Tutto grazie ad una privatizzazione che è bene ricordare con un articolo di Giuseppe Oddo (https://www.giuseppeoddo.net/):
"L’acquisizione della società Autostrade dal gruppo Iri è stata l’operazione più lucrosa mai realizzato da Edizione, la cassaforte finanziaria della famiglia imprenditoriale di Ponzano Veneto.

I particolari dell’acquisizione sono descritti in modo sintetico nell’Analisi trimestrale dei bilanci di R&S-Il Sole 24 Ore del 24 dicembre 2009, la pagina dedicata ai conti dei grandi gruppi quotati in Borsa. La fonte dei dati è dunque la società di studi e ricerche di Mediobanca.

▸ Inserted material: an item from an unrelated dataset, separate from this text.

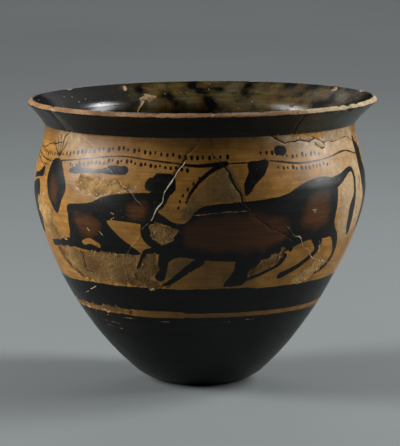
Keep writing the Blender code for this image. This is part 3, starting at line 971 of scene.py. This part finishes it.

L’acquisizione avvenne tramite una scatola finanziaria appositamente costituita, Schemaventotto. Per aggiudicarsi il 30% di Autostrade, Edizione nel 2000 investì attraverso Schemaventotto 2,5 miliardi di euro, di cui 1,3 miliardi di mezzi propri e 1,2 miliardi presi a prestito.
Il secondo passaggio avvenne nel 2003, quando un altro veicolo finanziario controllato da Schemaventotto, denominato NewCo28, rilevò con un’Opa il 54% di Autostrade per 6,5 miliardi. In tal modo NewCo28 incorporò Autostrade scaricandole il debito che aveva contratto per finanziare l’Offerta.
Per i Benetton l’operazione si chiuse a costo zero. Schemaventotto tra il 2000 e il 2009 prelevò infatti da Autostrade 1,4 miliardi di dividendi, tutti generati da utili, e ne collocò in Borsa il 12% con un incasso di altri 1,2 miliardi. Il ricavato totale fu di 2,6 miliardi di euro.
I Benetton sono pertanto rientrati dal debito, hanno recuperato i mezzi propri investiti, e la loro partecipazione nella società vale oggi svariati miliardi. Dal canto suo Autostrade, nonostante l’elevata esposizione finanziaria, continua ad avere una forte redditività e a generare profitti in misura superiore ai dividendi.
La privatizzazione di Autostrade, ossia il trasferimento di un monopolio naturale in mani private realizzato dalla maggioranza di centro-sinistra, porta su di sé il marchio di Romano Prodi,  Carlo Azeglio Ciampi, Mario Draghi e Massimo D’Alema. Il processo di privatizzazione maturò durante il primo governo Prodi e proseguì e si concluse senza soluzione di continuità con il governo D’Alema, con Ciampi ministro del Tesoro di entrambi gli esecutivi, Draghi direttore generale e Gian Maria Gros-Pietro presidente dell’Iri."
Concessione prorogata fino al 2038 dal governo Renzi.